No, it depends on the NAS as to how fast the up stream will be, but down stream shouldn't be an issue on any NAS. It depends more on your network than the NAS, if you have a gigabyte network then you shouldn't have any issues as long as the problem isn't with the device you're using as a Kodi client.

And you really can't compare Plex because depending on what you're steaming to the Plex Server may be transcoding the video/audio, which can cause issues depending on the server device.

As for reliability, it depends on the NAS you get. Keep in mind a NAS is basically just another computer. It's a computer that has the main function of holding and serving data to the other devices on your network. But if your asking how reliable is it at serving media. How reliable is your home network?
If you want to keep it simple (ie you just need a place to store your files and these files just need to be available on the device they are currently attached) go with an usb enclosure and make backups.

On the contrary, if you need those files to be accessible from multiple devices, go with a NAS, but keep in mind that it isn't a backup, even raid 5, so you ultimately have to do backups of the files in the NAS.

For the speed, a usb3 enclosure connected to a usb3 port will be faster than a gigabyte network, but it will be usefull only to copy files.
For streaming, there's no visual difference except if your network is s***t.

Now for the reliability, as i said none of these solution are backups, so if an hdd failes in an enclosure and if you don't have a backup you are fucked (if you are lucky, some tools can help you recover some files providing the failure isn't unrecoverable).
On a RAID based NAS, you can choose which raid level you want to use. Google this as it could take pages, but you have in fine the raid 1 and raid 5 that are really usefull.
It brings data redondancy (not backup), which means that if one drive (even 2 on raid 5) fails you just have to replace the hdd and you are good to go.
Nice isn't it :-D
But the reality is a little more complex. Indeed with the size of common hdd, when a drive fails in an array, it can takes days to "rebuild the array" after replacing a drive, and if another drive failes during the rebuild process you are this time really fucked up as you will lose ALL the data ... and this time no simple tools will allow you to recover.

So again : simple but limited hdd enclosure with backup.
Complex but versatile, NAS but backup too.
(2015-06-30, 08:52)Namoi Wrote: [ -> ]On the contrary, if you need those files to be accessible from multiple devices, go with a NAS, but keep in mind that it isn't a backup, even raid 5, so you ultimately have to do backups of the files in the NAS.

That's not true. RAID 1 is mirrored, so if you lose one drive the other drive "backup" still contains all the information. RAID 10 is a "stripe of mirrors" so it's striped across 2 drives then mirrored on 2.

Technically it's called redundancy, but by all accounts you still have a backup of your information since you can lose 1 or 2 drives, depending on your setup and still have your data intact.

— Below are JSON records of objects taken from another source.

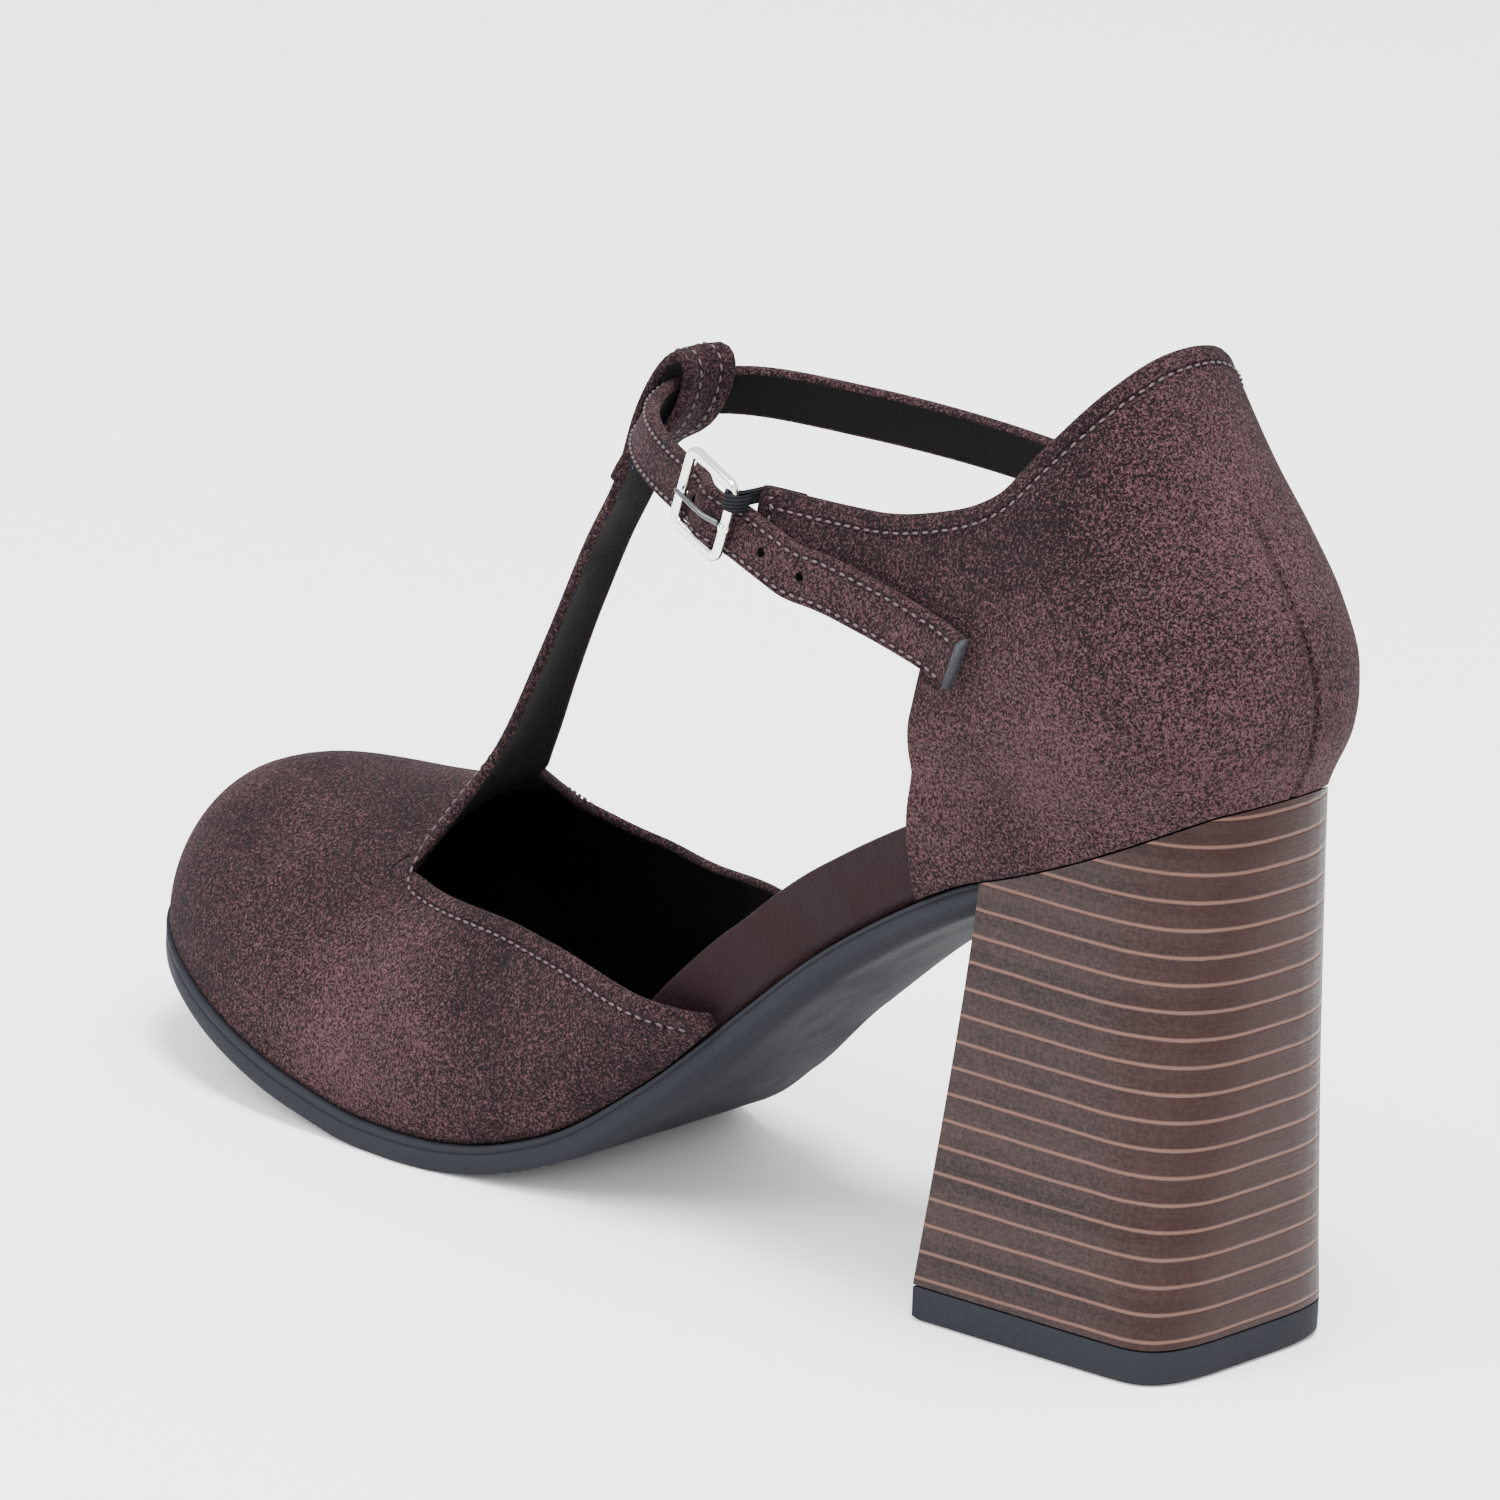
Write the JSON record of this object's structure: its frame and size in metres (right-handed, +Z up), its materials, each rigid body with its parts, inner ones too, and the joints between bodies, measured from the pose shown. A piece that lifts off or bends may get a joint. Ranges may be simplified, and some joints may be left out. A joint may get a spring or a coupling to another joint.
{
  "type": "t strap shoe",
  "caption": "Left-foot suede T-strap shoe with open sides, a peaked back, a buckled ankle strap and a tall flared block heel.",
  "frame": {"origin": "on the floor, under the middle of the heel's top piece", "axes": "+Z up, the toe points along -Y, +X is the outer side of the foot with the buckle"},
  "size_m": [0.0753, 0.2378, 0.1583],
  "materials": {
    "brown_suede": "dark plum-brown suede with a fine nap",
    "covered_rim": "smooth dark brown cover over the insole",
    "stacked_heel": "dark brown stacked look with thin orange-brown layer lines, satin",
    "black_rubber": "matt black rubber",
    "silver_metal": "polished silver-coloured metal",
    "black_elastic": "woven black elastic"
  },
  "bodies": {
    "root": {"outsole": "black_rubber", "heel": "stacked_heel", "top_piece": "black_rubber", "insole": "covered_rim", "vamp": "brown_suede", "quarter": "brown_suede", "ankle_strap": "brown_suede", "buckle_frame": "silver_metal", "buckle_prong": "silver_metal", "buckle_elastic": "black_elastic"}
  },
  "joints": []
}
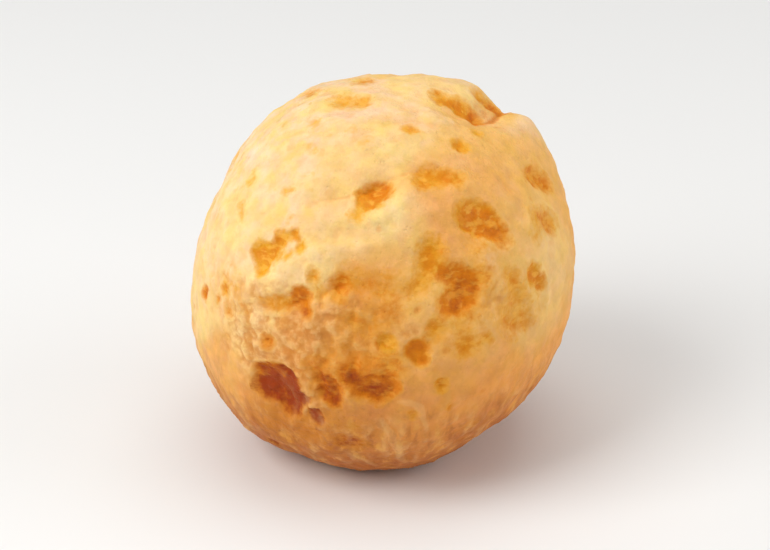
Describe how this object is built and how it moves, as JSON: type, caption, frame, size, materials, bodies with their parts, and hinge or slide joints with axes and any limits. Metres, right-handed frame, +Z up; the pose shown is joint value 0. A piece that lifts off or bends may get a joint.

Also, keep in mind NASs can also be set as JOBD (Just a Bunch of Disks) or Span, which allows you to use all the disk space across all drives with no redundancy.
Technically raid 1 isn't a backup (no raid alone is a backup)
On raid 1 If you delete a file from the array it will be deleted on both hdd.
If errors happen on one drive they will also be mirrored on the second drive.
And for jbod, yes you could do it (but not on all brand IMHO) and if the NAS fails, well it will be tricky to "recover" the array.